ИЗ ВОСПОМИНАНИЙ Ф. И. БУСЛАЕВА
[Фед. Ив. Буслаев (1818–1897) — историк литературы, проф. Моск. университета. Окончив университет в 1838 г., он в 1839–1841 гг. путешествовал по Европе с семейством гр. Строганова. Это воспоминание относится к лету 1841 г. ]
…Однажды утром в праздничный день сговорились мы с Пановым итти за город и именно, хорошо помню и теперь, в виллу Альбани, которую особенно часто посещал я. Положено было сойтись нам в cafe Greco, куда в эту пору дня обыкновенно собирались русские художники. Когда явился я в кофейню, человек пять-шесть из них сидели вокруг стола, приставленного к двум деревянным скамьям, которые соединяются между собою там, где стены образуют угол комнаты. Это было налево от входа. Собеседники болтали и шумели: это был народ веселый и беззаботный. Только в том углу сидел, сгорбившись над книгою, какой-то неизвестный мне господин, и в течение получаса, пока я поджидал своего Панова, он так погружен был в чтение, что ни разу ни с кем не перемолвился ни единым словом, ни на кого не обратил хоть минутного взгляда, будто окаменел в своей невозмутимой сосредоточенности. Когда мы с Пановым вышли из кофейни, он спросил меня: «Ну, видел? познакомился с ним? говорил?» Я отвечал отрицательно. Оказалось, что я целых полчаса просидел за столом с самим Гоголем. Он читал тогда что-то из Диккенса, которым, по словам Панова, в то время был он заинтересован. Замечу мимоходом, что по этому случаю узнал я в первый раз имя великого английского романиста: [Первые переводы из Диккенса (1812–1870) появились в России в 1840 г. «Николай Никльби» и «Записки Пиквикского клуба» в «Библиотеке для чтения». Общепризнанным писателем Диккенс еще не был. Белинский до 1843 г. относился к Диккенсу пренебрежительно. ] так и осталось оно для меня навсегда в соединении с наклоненною над книгой фигурою в полусвете темного угла.
…Гоголь желал познакомиться с лирическими произведениями Франциска Ассизского, [Франциск Ассизский (1182–1226) — основатель нищенствующего ордена, герой многих народных легенд. Имеется в виду, вероятно, книга «Цветочки святого Франциска».] и я через Панова доставил их ему в том издании старинных итальянских поэтов, которое… рекомендовал мне мой наставник Франческо Мази.
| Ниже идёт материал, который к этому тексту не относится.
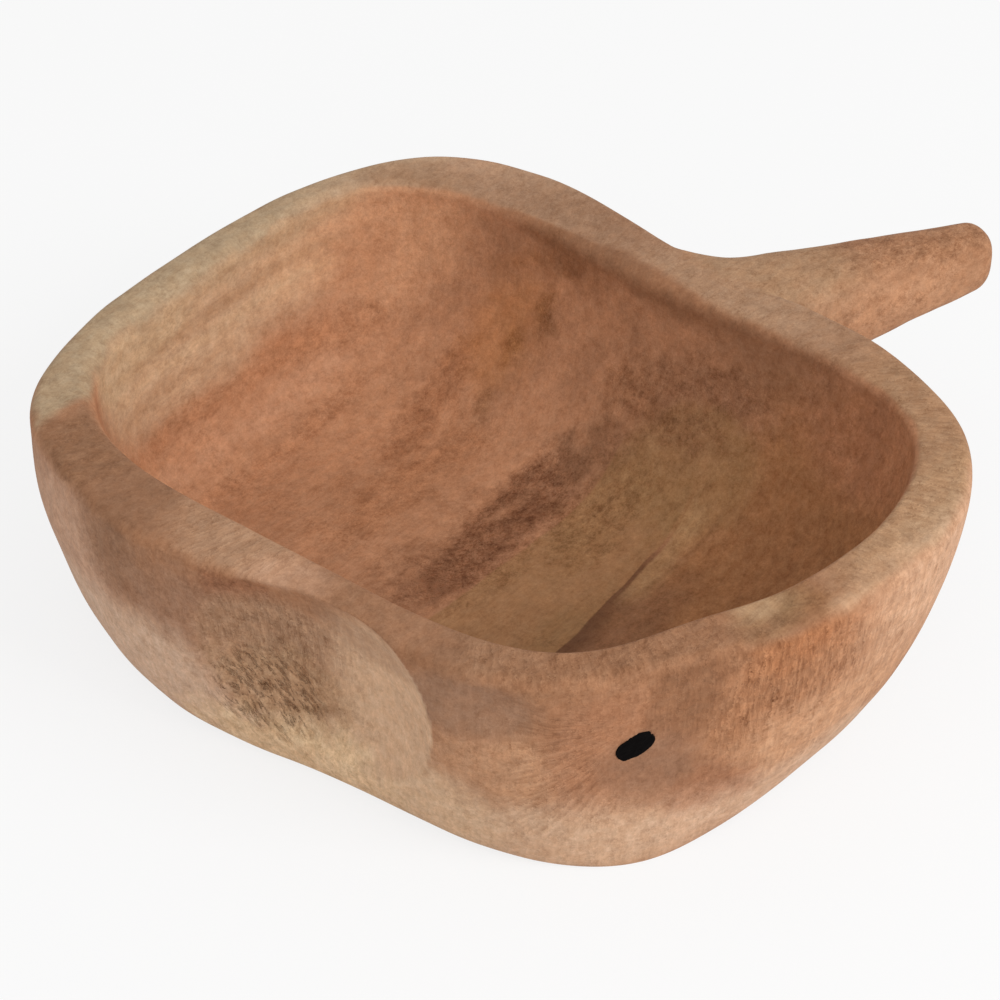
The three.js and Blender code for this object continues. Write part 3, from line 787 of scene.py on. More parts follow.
# The stains that show on the bowl, the same wood carried on round the sides that don't, and painted shade and
# light: under the rim's inner edge, on the flat cut, along the foot and on the stem
WOOD_AND_PAINTED_LIGHT_PATCHES = (
    # Pale sapwood under the left rim and in the far corner, with thin brown lines along it
    Patch(INSIDE, (5, 131, 66), (100, 15, 27), (200, 165, 132), 0.85, 0.8, 2, waver=0.6),
    Patch(INSIDE, (-30, 126, 72), (50, 10, 10), (196, 168, 133), 0.6, 0.8),
    Patch(INSIDE, (98, 114, 66), (36, 28, 26), (202, 150, 113), 0.75, 0.9),
    Patch(INSIDE, (87, 124, 54), (24, 14, 9), (180, 128, 93), 0.65, 1.0),
    Patch(INSIDE, (62, 128, 62), (18, 12, 12), (212, 168, 130), 0.5, 1.0),
    Patch(INSIDE, (30, 131, 64), (60, 9, 2.6), (172, 132, 98), 0.55, 1.0, 2, waver=0.4),
    Patch(INSIDE, (-8, 124, 50), (40, 9, 2.6), (176, 134, 100), 0.5, 1.0, waver=0.4),
    Patch(INSIDE, (10, 130, 57), (70, 9, 2.2), (204, 170, 134), 0.4, 1.0, 1, waver=0.4),
    # Brown and pale streaks down the left wall to the floor
    Patch(INSIDE, (20, 122, 36), (70, 9, 4), (170, 114, 78), 0.45, 0.9, 0, 0.3, 0.4, waver=0.6),
    Patch(INSIDE, (72, 112, 36), (46, 9, 7), (168, 113, 77), 0.4, 0.9, 0, 0.3, 0.5, waver=0.6),
    Patch(INSIDE, (30, 112, 24), (95, 6, 5), (190, 140, 107), 0.6, 0.9, waver=0.6),
    Patch(INSIDE, (50, 101, 18), (90, 4, 6), (168, 113, 78), 0.35, 0.9, 0, 0.4, 0.6, waver=0.6),
    Patch(INSIDE, (60, 90, 20), (80, 4, 8), (184, 134, 100), 0.35, 0.9, waver=0.6),
    Patch(INSIDE, (80, 74, 22), (60, 6, 12), (154, 102, 69), 0.66, 0.9, 0, 0.5, 0.8, waver=0.7),
    Patch(INSIDE, (42, 56, 14), (46, 12, 9), (160, 108, 74), 0.6, 0.9, 0, 0.4, 0.7, waver=0.7),
    Patch(INSIDE, (30, 38, 13), (60, 5, 9), (184, 132, 98), 0.4, 0.9, waver=0.7),
    # Short dark streaks on the far wall
    Patch(INSIDE, (105, 46, 50), (13, 5, 7), (128, 86, 54), 0.7, 1.1, 0, 0.5, 1.0),
    Patch(INSIDE, (98, 55, 36), (13, 4, 5), (132, 92, 58), 0.6, 1.1, 0, 0.5, 1.0),
    Patch(INSIDE, (84, 58, 23), (12, 4, 5), (134, 92, 60), 0.55, 1.1, 0, 0.5, 1.0),
    Patch(INSIDE, (118, 42, 72), (14, 16, 12), (132, 88, 58), 0.7, 1.0, 0, 0.3, 0.5),
    # The dark speckled stain across the floor
    Patch(INSIDE, (66, 9, 16), (24, 12, 10), (110, 72, 50), 0.5, 1.4, 0, 0.6, 1.5),
    Patch(INSIDE, (22, 15, 13), (45, 14, 8), (126, 83, 57), 0.72, 1.2, 0, 0.5, 1.4),
    # The brown right wall, pinker under the rim, with soft upright streaks
    Patch(INSIDE, (60, -85, 30), (85, 50, 50), (160, 111, 71), 0.85, 0.5, 0, 0.15, 0.5),
    Patch(INSIDE, (100, -96, 61), (20, 34, 17), (180, 125, 90), 0.8, 1.0, 0, 0, None, 0.4, 0.7),
    Patch(INSIDE, (107, -70, 62), (12, 7, 22), (142, 97, 70), 0.3, 1.2, 0, 0.3, 0.4, 0.8),
    Patch(INSIDE, (101, -92, 62), (12, 6, 24), (148, 100, 71), 0.45, 1.2, 0, 0.3, 0.4, 0.8),
    Patch(INSIDE, (12, -53, 13), (38, 12, 7), (132, 92, 65), 0.7, 1.0),
    # Olive heartwood on the far wall before the stem, the dark stains in it, and painted shade along the
    # rim's inner edge
    Patch(INSIDE, (98, -30, 54), (14, 30, 12), (136, 96, 69), 0.62, 1.2, 0, 0.5, 0.9, 0.4),
    Patch(INSIDE, (88, -30, 30), (32, 25, 19), (158, 119, 80), 0.75, 0.4, 0, 0.1, 0.4, waver=0.5),
    Patch(INSIDE, (66, -12, 15), (28, 11, 9), (140, 98, 63), 0.6, 1.2, 0, 0.5, 1.0),
    Patch(INSIDE, (94, -18, 38), (13, 16, 8), (136, 96, 66), 0.6, 1.0, 0, 0.4, 0.9),
    Patch(INSIDE, (96, 4, 42), (14, 10, 12), (140, 96, 66), 0.55, 1.0, 0, 0.5, 0.9),
    # Painted shade: the dark band just under the rim's inner edge before the stem
    Patch(INSIDE, (118, 2, 80), (20, 62, 6.5), (134, 93, 65), 0.7, 1.0, 0, 0.2),
    # Painted shade just under the rim's inner edge, partly darker wood, pale wood under the left rim, and
    # orange wood and dark spots below
    # Painted shade under the rim's inner edge, at the right end of the dark band
    Patch(INSIDE, (108, -46, 69), (14, 24, 9), (140, 100, 72), 0.6, 1.1),
    Patch(INSIDE, (54, 132, 78), (62, 10, 8), (187, 156, 122), 0.65, 1.0),
    # Painted shade under the rim's inner edge, partly darker wood
    Patch(INSIDE, (120, 34, 82), (12, 22, 5), (140, 100, 73), 0.55, 1.0),
    Patch(INSIDE, (101, 62, 46), (16, 14, 26), (186, 122, 70), 0.42, 1.0, 0, 0.3),
    Patch(INSIDE, (82, 3, 24), (14, 13, 10), (120, 84, 58), 0.5, 1.2, 0, 0.4, 0.7),
    Patch(INSIDE, (12, -36, 13), (20, 9, 6), (118, 86, 56), 0.6, 1.0),
    # The rim's pale sapwood on the left
    Patch(RIM, (40, 150, 82), (420, 42, 30), (176, 151, 121), 0.95, 0.1),
    Patch(RIM, (110, 75, 82), (60, 60, 30), (188, 150, 121), 0.8, 0.9),
    # The rim before the stem, greenish tan with brown clouds
    Patch(RIM, (110, 108, 82), (13, 22, 12), (158, 120, 90), 0.75, 1.0, 24),
    Patch(RIM, (130, 5, 82), (28, 80, 30), (172, 136, 107), 0.85, 0.9, 0, 0, 0.3, 0.5),
    Patch(RIM, (138, 30, 82), (12, 22, 8), (160, 118, 90), 0.65, 1.2),
    Patch(RIM, (124, 52, 82), (17, 36, 8), (150, 112, 85), 0.7, 1.0),
    # The rim at the right and in front, tan with pale spots
    Patch(RIM, (61, -147, 81), (24, 8, 8), (210, 178, 146), 0.6, 1.0),
    Patch(RIM, (94, -118, 82), (14, 20, 12), (156, 114, 84), 0.75, 1.0),
    Patch(RIM, (105, -110, 82), (36, 34, 20), (172, 134, 101), 0.7, 0.9, 0, 0, None, 1.1),
    Patch(RIM, (62, -136, 82), (44, 10, 16), (178, 141, 107), 0.75, 0.9, 0, 0, 0.3, 1.0),
    Patch(RIM, (0, -133, 82), (13, 9, 8), (150, 107, 72), 0.75, 0.9, 0, 0.3, 0.3),
    Patch(RIM, (-14, -129, 82), (16, 8, 10), (150, 118, 85), 0.7, 0.9),
    Patch(RIM, (22, -146, 82), (22, 7, 6), (200, 160, 126), 0.75, 1.0),
    Patch(RIM, (-10, -122, 82), (9, 7, 6), (192, 156, 120), 0.7, 1.0),
    # The rim at the blossom end
    Patch(RIM, (-84, 22, 82), (18, 24, 16), (177, 138, 108), 0.75, 0.9, 0, 0, 0.3, 0.9),
    Patch(RIM, (-84, 92, 82), (22, 17, 12), (140, 101, 73), 0.7, 0.7, 0, 0.3, 0.4, 0.7),
    Patch(RIM, (-60, -78, 82), (30, 20, 10), (162, 122, 92), 0.5, 0.9, 0, 0, 0.3, 0.9),
    Patch(RIM, (-91, -4, 81), (10, 16, 6), (198, 154, 124), 0.6, 1.0),
    Patch(RIM, (-56, -108, 80), (44, 17, 10), (150, 107, 77), 0.7, 0.9, -36, 0.3, 0.6, 0.9),
    # Brown wood under the rim before the knot
    Patch(OUTSIDE, (-56, -110, 78), (44, 14, 7), (152, 109, 79), 0.7, 0.9, -36, 0.3, 0.4),
    # The wall's left cheek: brown below the rim, and paler low down with painted light bounced up from the
    # floor
    Patch(OUTSIDE, (-92, 92, 52), (26, 28, 28), (193, 154, 128), 0.85, 0.8),
    Patch(OUTSIDE, (-101, 60, 66), (12, 15, 13), (144, 106, 80), 0.8, 0.9, 0, 0.2, 0.4),
    Patch(OUTSIDE, (-100, 36, 58), (14, 22, 18), (156, 117, 92), 0.8, 0.9, 0, 0.2, 0.3),
    Patch(OUTSIDE, (-97, 14, 73), (14, 16, 7), (142, 92, 64), 0.65, 1.0, 0, 0.5, 0.8),
    Patch(OUTSIDE, (-92, 58, 24), (34, 50, 22), (208, 175, 149), 0.9, 0.9),
    Patch(OUTSIDE, (-90, 0, 56), (16, 34, 12), (164, 125, 98), 0.8, 0.9),
    # Pale tones between the scoop and the knot, and painted light bounced up from the floor along the foot
    Patch(OUTSIDE, (-84, -84, 44), (20, 22, 15), (190, 144, 110), 0.8, 0.9, 0, 0, 0.3),
    Patch(OUTSIDE, (-68, -96, 13), (46, 50, 18), (206, 170, 140), 0.85, 0.9),
    Patch(OUTSIDE, (-64, -107, 50), (26, 18, 24), (162, 112, 82), 0.6, 0.9, 0, 0, 0.3),
    Patch(OUTSIDE, (-86, -44, 14), (22, 36, 22), (206, 172, 140), 0.9, 0.8, 0, 0, 0.05),
    Patch(OUTSIDE, (-90, -2, 10), (24, 38, 15), (220, 187, 150), 0.9, 0.9, 0, 0.3, 0.4),
    # The combed wall to the right of the knot
    Patch(OUTSIDE, (-12, -140, 74), (30, 12, 8), (172, 108, 66), 0.8, 1.0, 0, 0.3, 0.4, 1.0),
    Patch(OUTSIDE, (35, -148, 52), (55, 20, 26), (183, 134, 100), 0.7, 0.9, 0, 0, None, 1.2),
    Patch(OUTSIDE, (62, -148, 66), (46, 20, 26), (210, 167, 135), 0.8, 1.0, 0, 0, None, 1.1),
    Patch(OUTSIDE, (-14, -136, 56), (34, 16, 26), (168, 116, 81), 0.65, 0.9, 0, 0, 0.3, 2.5),
    Patch(OUTSIDE, (2, -140, 36), (40, 18, 15), (203, 157, 122), 0.65, 1.0, 0, 0, 0.3, 0.8),
    # Painted light bounced up from the floor, low on the wall
    Patch(OUTSIDE, (20, -135, 12), (110, 34, 13), (204, 168, 140), 0.85, 0.9),
    Patch(OUTSIDE, (-38, -124, 26), (22, 12, 10), (156, 106, 77), 0.65, 1.0, 0, 0.3, 0.4),
    # The stem's root, and the hidden sides: sapwood, and brown bands along the grain
    Patch(OUTSIDE, (142, -22, 74), (34, 30, 26), (172, 137, 106), 0.9, 0.7),
    Patch(OUTSIDE, (40, 160, 62), (420, 38, 56), (180, 150, 119), 0.8, 0.6, waver=1.2),
    Patch(OUTSIDE, (30, 140, 38), (70, 14, 4), (164, 128, 96), 0.5, 1.0, 0, 0.3, 0.4),
    Patch(OUTSIDE, (134, 90, 46), (26, 46, 7), (150, 106, 76), 0.6, 1.0, 0, 0.3, 0.5),
    Patch(OUTSIDE, (120, -84, 40), (26, 44, 8), (180, 132, 98), 0.6, 1.0, 0, 0.3, 0.3),
    # The flat cut with painted shade on it, the scoop, and the pale tones below it
    Patch(OUTSIDE, (-86, -36, 72), (12, 17, 8), (140, 100, 74), 0.65, 1.0, 0, 0.3),
    # Painted shade on the flat cut, where the steep cut faces away from the light
    Patch(OUTSIDE, (-87, -72, 67), (23, 21, 12), (154, 117, 92), 0.8, 0.5, 0, 0, 0.1, waver=0.25),
    Patch(SCOOP, (-86, -46, 44), (22, 29, 42), (208, 171, 139), 0.95, 0.7, 0, 0, 0, 0.35),
    Patch(SCOOP, (-91, 4, 56), (18, 28, 15), (168, 130, 101), 0.85, 0.9, 0, 0.1, 0.4, 1.7),
    # Painted light bounced up from the floor, low in the scoop
    Patch(SCOOP, (-90, -2, 12), (24, 34, 14), (222, 190, 152), 0.9, 0.9, 0, 0.3, 0.4),
    Patch(SCOOP, (-89, 2, 34), (18, 27, 12), (176, 140, 108), 0.75, 1.0, 0, 0.4, 0.7),
    Patch(SCOOP, (-85, -38, 70), (12, 16, 7), (152, 114, 88), 0.45, 1.2, 0, 0.2),
    # The stem, with painted shade darker along its top and painted light paler down its right side
    Patch(OUTSIDE, (190, -52, 84), (60, 15, 12), (166, 120, 88), 0.8, 0.8, -31, 0.5, 1.0),
    # Painted light on the stem's right side, which faces the lamp
    Patch(OUTSIDE, (172, -66, 60), (50, 12, 22), (186, 138, 104), 0.85, 0.9, -31, 0, 0.4),
    Patch(OUTSIDE, (152, -26, 80), (22, 16, 12), (171, 133, 101), 0.85, 0.8, -31, 0, 0.4),
    # Darker wood beside the knot, and wood pressed smooth below it
    Patch(OUTSIDE, (-46, -120, 68), (13, 12, 17), (136, 94, 66), 0.8, 0.9, 0, 0, 0.2, 1.1),
    Patch(OUTSIDE, (-53, -115, 41), (16, 12, 12), (142, 104, 80), 0.75, 0.9, 0, 0, 0.1),
)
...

Как-то случилось, что в течение двух или трех недель ни разу не привелось нам с Пановым видеться: ко мне он перестал заходить, я нигде его не встречал, спрашивал о нем у наших общих знакомых, но и от них о нем ни слуху, ни духу, — совсем запропастился. Наконец, является ко мне, но такой странный и необычный, каким я его никогда не видывал, умиленный и просветленный, будто какая благодать снизошла на него с неба; я спрашиваю его: «Что с тобой? куда ты девался?». «Все это время, — отвечал он, — был я занят великим делом, таким, что ты и представить себе не можешь, продолжаю его и теперь». И говорит он это так сдержанно, таинственно, чуть не шепотом, чтобы кто не похитил у него сокровище, которое переполняет его душу светлою радостью. Будучи погружен в свои римские интересы, я подумал, что где-нибудь в развалинах откопан новый Лаокоон или новый Аполлон Бельведерский, и что теперь пришел Панов сообщить мне об этой великой радости. «Нет, совсем не то, — отвечал он, — дело это наше родное, русское. Гоголь написал великое произведение, лучше всех Лаокоонов и Аполлонов; [Аполлон Бельведерский и группа Лаокоона — знаменитые античные статуи, первая IV в., вторая — I в. до нашей эры. Обе в Ватиканском музее в Риме. ] называется оно „Мертвые Души“, а я его теперь переписываю набело». Тут в первый раз услышал я загадочное название книги, которая стала потом драгоценным достоянием нашей литературы, и сначала вообразил себе, что это какой-нибудь фантастический роман или повесть вроде Вия; но Панов разуверил меня, однако не мог ничего сообщить мне о содержании нового произведения, потому что Гоголь желал сохранять это дело в тайне.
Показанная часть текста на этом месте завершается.